WORK REQUIRED> Reproduce precisely the lines of the listing below, starting with the line that contains "doc.recompute()" and stopping after the line that contains "bpy.context.view_layer.update()"; include nothing else.

SUPPLIED MATERIAL>
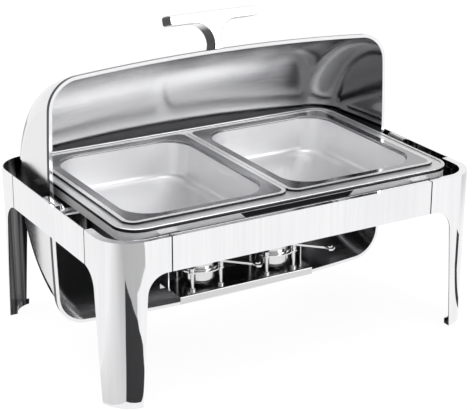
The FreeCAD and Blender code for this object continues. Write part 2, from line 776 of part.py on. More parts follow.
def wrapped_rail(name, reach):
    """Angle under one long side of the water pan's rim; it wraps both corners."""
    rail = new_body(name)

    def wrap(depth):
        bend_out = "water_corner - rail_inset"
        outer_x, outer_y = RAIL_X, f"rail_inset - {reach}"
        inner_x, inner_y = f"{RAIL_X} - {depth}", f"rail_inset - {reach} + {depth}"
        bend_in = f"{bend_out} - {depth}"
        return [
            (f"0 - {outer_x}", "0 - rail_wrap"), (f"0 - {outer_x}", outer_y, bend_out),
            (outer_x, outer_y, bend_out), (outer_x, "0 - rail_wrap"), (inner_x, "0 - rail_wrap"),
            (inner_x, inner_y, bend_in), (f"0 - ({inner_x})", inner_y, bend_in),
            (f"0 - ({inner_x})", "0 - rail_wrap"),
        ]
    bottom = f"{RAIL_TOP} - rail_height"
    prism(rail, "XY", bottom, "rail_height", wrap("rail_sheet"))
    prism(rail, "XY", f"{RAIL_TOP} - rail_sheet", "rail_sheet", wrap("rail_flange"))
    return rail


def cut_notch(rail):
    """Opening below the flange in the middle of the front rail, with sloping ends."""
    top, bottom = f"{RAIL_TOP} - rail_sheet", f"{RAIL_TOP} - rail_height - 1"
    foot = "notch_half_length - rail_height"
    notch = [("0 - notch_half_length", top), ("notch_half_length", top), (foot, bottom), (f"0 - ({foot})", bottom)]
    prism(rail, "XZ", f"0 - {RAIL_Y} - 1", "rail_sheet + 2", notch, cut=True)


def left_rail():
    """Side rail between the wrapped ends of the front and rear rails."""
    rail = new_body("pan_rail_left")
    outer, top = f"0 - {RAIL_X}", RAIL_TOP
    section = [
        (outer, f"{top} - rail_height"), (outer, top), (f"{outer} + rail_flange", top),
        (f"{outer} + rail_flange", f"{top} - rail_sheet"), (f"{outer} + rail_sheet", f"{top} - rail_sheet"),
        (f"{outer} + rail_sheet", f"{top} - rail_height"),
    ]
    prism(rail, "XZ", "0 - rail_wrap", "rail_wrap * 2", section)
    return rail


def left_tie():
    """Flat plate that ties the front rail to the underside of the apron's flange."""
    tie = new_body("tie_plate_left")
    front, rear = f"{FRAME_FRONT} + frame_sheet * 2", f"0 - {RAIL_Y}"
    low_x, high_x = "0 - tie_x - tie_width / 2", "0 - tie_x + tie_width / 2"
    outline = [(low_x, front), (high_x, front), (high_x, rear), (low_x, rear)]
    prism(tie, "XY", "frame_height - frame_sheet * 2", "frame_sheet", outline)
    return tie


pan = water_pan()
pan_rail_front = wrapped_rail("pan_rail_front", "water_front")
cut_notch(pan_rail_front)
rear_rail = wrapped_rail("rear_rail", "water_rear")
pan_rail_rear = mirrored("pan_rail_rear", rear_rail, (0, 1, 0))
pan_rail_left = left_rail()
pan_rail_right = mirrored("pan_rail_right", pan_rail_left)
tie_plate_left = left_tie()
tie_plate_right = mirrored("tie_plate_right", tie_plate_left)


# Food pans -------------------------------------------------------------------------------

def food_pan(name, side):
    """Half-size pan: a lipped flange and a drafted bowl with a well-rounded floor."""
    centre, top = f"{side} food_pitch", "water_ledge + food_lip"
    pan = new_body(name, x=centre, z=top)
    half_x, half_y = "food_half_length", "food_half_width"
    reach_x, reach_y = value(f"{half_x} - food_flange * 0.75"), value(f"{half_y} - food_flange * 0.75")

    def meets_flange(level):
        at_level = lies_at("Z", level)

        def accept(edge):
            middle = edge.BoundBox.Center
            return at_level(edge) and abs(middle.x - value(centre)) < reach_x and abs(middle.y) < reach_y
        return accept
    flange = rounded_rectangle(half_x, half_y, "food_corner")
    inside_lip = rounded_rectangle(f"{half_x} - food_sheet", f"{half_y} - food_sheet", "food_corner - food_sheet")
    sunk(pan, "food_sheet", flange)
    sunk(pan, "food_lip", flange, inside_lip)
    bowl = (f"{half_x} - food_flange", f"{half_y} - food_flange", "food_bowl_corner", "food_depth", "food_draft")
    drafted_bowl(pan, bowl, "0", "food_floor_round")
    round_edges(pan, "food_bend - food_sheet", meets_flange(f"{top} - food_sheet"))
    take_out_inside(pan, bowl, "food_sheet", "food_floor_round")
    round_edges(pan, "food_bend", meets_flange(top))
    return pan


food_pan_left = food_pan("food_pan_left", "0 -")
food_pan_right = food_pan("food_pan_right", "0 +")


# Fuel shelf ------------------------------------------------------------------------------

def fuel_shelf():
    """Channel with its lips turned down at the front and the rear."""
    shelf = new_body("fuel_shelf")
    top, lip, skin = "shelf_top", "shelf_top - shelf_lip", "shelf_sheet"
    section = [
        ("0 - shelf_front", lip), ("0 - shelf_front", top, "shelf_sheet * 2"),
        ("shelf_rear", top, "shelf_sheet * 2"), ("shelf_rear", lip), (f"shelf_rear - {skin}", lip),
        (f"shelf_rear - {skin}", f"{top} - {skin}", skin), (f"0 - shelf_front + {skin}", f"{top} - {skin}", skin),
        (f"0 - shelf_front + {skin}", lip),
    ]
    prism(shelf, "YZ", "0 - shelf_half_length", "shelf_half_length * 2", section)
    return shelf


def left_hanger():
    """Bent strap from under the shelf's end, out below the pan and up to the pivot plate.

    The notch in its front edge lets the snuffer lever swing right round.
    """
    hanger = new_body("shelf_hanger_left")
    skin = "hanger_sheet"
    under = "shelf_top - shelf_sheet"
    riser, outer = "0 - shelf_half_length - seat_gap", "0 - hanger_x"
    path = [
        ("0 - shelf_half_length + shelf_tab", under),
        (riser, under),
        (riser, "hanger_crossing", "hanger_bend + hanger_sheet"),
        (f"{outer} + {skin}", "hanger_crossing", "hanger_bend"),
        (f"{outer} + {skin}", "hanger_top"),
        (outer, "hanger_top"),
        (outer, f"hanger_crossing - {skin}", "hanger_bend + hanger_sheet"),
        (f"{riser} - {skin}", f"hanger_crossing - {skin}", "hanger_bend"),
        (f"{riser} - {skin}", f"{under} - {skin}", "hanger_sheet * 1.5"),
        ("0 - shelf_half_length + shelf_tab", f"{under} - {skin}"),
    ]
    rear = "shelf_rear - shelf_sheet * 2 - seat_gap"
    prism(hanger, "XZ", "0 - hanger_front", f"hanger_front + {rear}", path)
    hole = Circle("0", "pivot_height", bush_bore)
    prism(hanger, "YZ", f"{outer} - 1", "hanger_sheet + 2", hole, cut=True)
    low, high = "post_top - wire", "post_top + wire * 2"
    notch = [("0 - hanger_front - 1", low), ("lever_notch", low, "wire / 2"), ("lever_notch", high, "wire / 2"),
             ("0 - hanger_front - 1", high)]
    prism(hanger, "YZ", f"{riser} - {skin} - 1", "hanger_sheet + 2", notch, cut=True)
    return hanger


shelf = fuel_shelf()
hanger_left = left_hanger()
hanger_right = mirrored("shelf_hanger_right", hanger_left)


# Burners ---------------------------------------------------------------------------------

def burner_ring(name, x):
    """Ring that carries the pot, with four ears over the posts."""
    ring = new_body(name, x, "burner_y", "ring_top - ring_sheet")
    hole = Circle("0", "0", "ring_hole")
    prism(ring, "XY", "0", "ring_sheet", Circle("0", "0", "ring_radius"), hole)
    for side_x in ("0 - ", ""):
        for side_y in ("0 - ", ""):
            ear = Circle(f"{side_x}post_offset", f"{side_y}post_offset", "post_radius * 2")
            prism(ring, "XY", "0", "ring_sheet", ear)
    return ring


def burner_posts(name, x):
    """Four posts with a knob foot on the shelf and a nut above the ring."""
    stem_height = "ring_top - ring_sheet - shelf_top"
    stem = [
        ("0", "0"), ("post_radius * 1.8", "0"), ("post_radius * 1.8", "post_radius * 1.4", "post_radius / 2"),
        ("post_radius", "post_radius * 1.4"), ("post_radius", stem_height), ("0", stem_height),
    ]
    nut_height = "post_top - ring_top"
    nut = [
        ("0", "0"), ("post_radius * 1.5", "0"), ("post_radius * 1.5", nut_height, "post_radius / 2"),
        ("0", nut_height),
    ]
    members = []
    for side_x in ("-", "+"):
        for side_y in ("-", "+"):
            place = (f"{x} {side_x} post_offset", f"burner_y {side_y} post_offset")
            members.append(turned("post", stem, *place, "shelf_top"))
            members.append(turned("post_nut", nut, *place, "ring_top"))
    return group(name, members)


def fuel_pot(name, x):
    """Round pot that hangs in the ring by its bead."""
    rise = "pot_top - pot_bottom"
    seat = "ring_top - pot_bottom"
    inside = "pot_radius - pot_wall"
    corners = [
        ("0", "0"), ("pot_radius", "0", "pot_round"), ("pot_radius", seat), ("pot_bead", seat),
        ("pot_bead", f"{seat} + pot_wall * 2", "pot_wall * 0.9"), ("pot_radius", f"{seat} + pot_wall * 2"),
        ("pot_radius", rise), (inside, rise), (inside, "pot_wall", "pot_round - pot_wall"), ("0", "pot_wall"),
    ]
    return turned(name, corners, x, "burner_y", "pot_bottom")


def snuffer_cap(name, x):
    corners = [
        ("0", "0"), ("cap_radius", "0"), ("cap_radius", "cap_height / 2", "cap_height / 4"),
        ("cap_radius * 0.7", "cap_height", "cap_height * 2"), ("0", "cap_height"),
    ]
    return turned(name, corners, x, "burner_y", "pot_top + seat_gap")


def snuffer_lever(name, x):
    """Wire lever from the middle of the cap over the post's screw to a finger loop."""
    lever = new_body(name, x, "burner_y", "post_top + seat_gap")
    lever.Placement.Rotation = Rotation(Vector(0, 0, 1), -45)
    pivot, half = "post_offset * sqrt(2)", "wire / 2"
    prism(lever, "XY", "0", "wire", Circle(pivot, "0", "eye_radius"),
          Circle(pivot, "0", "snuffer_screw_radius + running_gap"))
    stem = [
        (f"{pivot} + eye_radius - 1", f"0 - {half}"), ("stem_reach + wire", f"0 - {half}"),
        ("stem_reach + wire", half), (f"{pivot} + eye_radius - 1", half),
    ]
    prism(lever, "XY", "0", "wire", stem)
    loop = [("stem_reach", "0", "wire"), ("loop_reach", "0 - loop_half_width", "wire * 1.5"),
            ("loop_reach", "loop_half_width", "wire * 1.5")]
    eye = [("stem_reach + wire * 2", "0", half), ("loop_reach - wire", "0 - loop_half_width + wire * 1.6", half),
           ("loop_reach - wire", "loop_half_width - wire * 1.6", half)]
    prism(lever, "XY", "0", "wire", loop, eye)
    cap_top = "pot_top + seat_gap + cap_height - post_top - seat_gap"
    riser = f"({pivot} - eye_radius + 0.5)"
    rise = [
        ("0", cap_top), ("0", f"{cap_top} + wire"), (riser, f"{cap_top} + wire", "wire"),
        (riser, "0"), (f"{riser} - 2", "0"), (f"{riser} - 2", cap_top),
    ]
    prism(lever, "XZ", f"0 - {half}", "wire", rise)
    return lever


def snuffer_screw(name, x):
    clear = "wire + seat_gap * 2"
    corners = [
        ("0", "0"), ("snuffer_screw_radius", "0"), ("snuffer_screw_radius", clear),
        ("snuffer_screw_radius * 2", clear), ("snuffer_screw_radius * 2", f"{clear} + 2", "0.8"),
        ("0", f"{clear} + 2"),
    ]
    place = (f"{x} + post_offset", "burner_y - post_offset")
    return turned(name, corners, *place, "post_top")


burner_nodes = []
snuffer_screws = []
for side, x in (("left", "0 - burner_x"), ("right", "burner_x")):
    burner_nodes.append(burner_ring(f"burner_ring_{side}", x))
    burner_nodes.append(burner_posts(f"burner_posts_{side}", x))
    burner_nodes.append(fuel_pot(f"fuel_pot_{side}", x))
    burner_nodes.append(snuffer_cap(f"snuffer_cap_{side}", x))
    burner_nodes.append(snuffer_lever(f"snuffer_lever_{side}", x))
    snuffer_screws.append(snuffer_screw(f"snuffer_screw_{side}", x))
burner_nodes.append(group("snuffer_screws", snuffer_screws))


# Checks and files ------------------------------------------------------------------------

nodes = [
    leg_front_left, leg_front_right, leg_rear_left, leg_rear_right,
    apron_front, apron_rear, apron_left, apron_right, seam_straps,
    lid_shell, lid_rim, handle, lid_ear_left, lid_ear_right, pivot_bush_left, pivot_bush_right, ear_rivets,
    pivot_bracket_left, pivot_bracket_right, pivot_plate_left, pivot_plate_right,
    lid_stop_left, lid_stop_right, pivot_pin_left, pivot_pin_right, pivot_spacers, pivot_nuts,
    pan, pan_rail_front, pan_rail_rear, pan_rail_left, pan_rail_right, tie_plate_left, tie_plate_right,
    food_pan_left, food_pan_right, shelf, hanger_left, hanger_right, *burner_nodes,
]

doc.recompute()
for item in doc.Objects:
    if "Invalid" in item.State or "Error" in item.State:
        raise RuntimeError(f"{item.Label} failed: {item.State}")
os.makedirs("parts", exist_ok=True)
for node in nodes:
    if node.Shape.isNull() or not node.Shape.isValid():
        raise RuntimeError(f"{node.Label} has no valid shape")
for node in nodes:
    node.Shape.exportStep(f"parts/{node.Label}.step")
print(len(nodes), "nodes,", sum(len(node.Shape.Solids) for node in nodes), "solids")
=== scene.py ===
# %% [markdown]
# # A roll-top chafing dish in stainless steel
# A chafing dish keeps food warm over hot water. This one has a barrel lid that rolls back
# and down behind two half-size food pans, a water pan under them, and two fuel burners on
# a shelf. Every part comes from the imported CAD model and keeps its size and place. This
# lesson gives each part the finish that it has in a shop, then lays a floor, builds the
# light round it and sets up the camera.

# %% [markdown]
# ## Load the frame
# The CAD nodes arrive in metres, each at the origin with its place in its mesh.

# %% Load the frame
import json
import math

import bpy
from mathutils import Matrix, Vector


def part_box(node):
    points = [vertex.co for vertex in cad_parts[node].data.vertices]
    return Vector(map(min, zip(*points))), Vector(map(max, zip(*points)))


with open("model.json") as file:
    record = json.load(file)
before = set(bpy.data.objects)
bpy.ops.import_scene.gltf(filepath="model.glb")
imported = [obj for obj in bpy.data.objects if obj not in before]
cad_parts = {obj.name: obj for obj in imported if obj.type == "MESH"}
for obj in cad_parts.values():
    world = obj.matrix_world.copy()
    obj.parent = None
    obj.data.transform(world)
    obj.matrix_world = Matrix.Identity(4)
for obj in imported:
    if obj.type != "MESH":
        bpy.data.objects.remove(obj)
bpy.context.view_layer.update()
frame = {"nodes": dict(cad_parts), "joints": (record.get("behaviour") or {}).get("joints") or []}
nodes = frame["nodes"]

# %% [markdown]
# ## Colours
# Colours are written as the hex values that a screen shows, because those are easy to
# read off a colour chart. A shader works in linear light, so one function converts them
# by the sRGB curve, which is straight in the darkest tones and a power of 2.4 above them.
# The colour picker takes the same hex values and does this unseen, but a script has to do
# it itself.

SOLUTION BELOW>
doc.recompute()
for item in doc.Objects:
    if "Invalid" in item.State or "Error" in item.State:
        raise RuntimeError(f"{item.Label} failed: {item.State}")
os.makedirs("parts", exist_ok=True)
for node in nodes:
    if node.Shape.isNull() or not node.Shape.isValid():
        raise RuntimeError(f"{node.Label} has no valid shape")
for node in nodes:
    node.Shape.exportStep(f"parts/{node.Label}.step")
print(len(nodes), "nodes,", sum(len(node.Shape.Solids) for node in nodes), "solids")
=== scene.py ===
# %% [markdown]
# # A roll-top chafing dish in stainless steel
# A chafing dish keeps food warm over hot water. This one has a barrel lid that rolls back
# and down behind two half-size food pans, a water pan under them, and two fuel burners on
# a shelf. Every part comes from the imported CAD model and keeps its size and place. This
# lesson gives each part the finish that it has in a shop, then lays a floor, builds the
# light round it and sets up the camera.

# %% [markdown]
# ## Load the frame
# The CAD nodes arrive in metres, each at the origin with its place in its mesh.

# %% Load the frame
import json
import math

import bpy
from mathutils import Matrix, Vector


def part_box(node):
    points = [vertex.co for vertex in cad_parts[node].data.vertices]
    return Vector(map(min, zip(*points))), Vector(map(max, zip(*points)))


with open("model.json") as file:
    record = json.load(file)
before = set(bpy.data.objects)
bpy.ops.import_scene.gltf(filepath="model.glb")
imported = [obj for obj in bpy.data.objects if obj not in before]
cad_parts = {obj.name: obj for obj in imported if obj.type == "MESH"}
for obj in cad_parts.values():
    world = obj.matrix_world.copy()
    obj.parent = None
    obj.data.transform(world)
    obj.matrix_world = Matrix.Identity(4)
for obj in imported:
    if obj.type != "MESH":
        bpy.data.objects.remove(obj)
bpy.context.view_layer.update()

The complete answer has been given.